Thanks. But, i am looking for the file format to be <filename_YYYYMMDD.log>. Can anybody help on this please?

Turbocapitalist 06-16-2017 10:47 PM

Yes, check "man awk" for info on sub(), gsub(), match(), or substr() to see how far you can get with rearranging the existing numbers. Probably the latter two are most relevant. Maybe do not append the '.log' part to fn until you've got the first part of the file name settled.

As things get more complex, the problem becomes more appropriate for perl. But it should be doable within awk still.

Shadow_7 06-17-2017 12:09 PM

Bash has length and string parts manipulation built in.

$ MYDATE="01-01-1970"; echo "MYDATE contains "$MYDATE" and has "${#MYDATE}" characters."; echo "YYYY="${MYDATE:6:4}" MM="${MYDATE:3:2}" DD="${MYDATE:0:2};

Shadow_7 06-17-2017 12:14 PM

Note to self, buy less tea. In that example the offsets assume a DD-MM-YYYY format. Apparently I woke up british or something this morning.

BW-userx 06-17-2017 12:29 PM

Quote:

Originally Posted by rashmi88
Thanks. But, i am looking for the file format to be <filename_YYYYMMDD.log>. Can anybody help on this please?

if you know the pattern is going to be a filename[underscore]Numbers indicating a date. then why not search for the underscore then chop it off giving you the date to do with what you will?

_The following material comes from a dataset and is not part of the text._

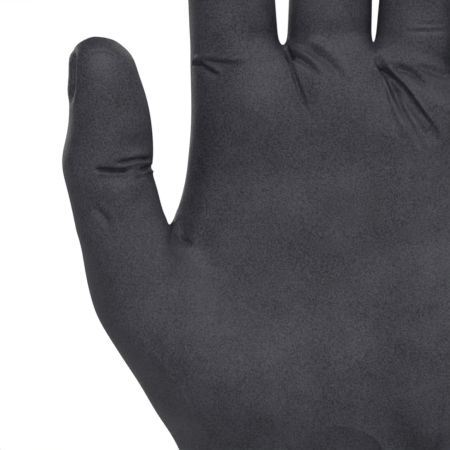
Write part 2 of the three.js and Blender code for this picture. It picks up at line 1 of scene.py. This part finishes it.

or are you saying something else

http://www.theunixschool.com/2012/06...file-into.html

schneidz 06-17-2017 11:29 PM

Quote:

Originally Posted by rashmi88 (Post 5723642)
Thanks. But, i am looking for the file format to be <filename_YYYYMMDD.log>. Can anybody help on this please?

Code:

date +%Y-%j

wpeckham 06-18-2017 10:32 AM

Quote:

Originally Posted by schneidz (Post 5723951)
Code:

date +%Y-%j

OK, that is not the file format, the is the file NAME format. That is easy enough to put together in BASH, it should be doable easily in AWK (or a combination) but I do not AWK enough to say how.

BW-userx 06-18-2017 01:37 PM

if you can use bash script then I got a solution for ya. but if it got a be awk then I'm out too, I do not use that.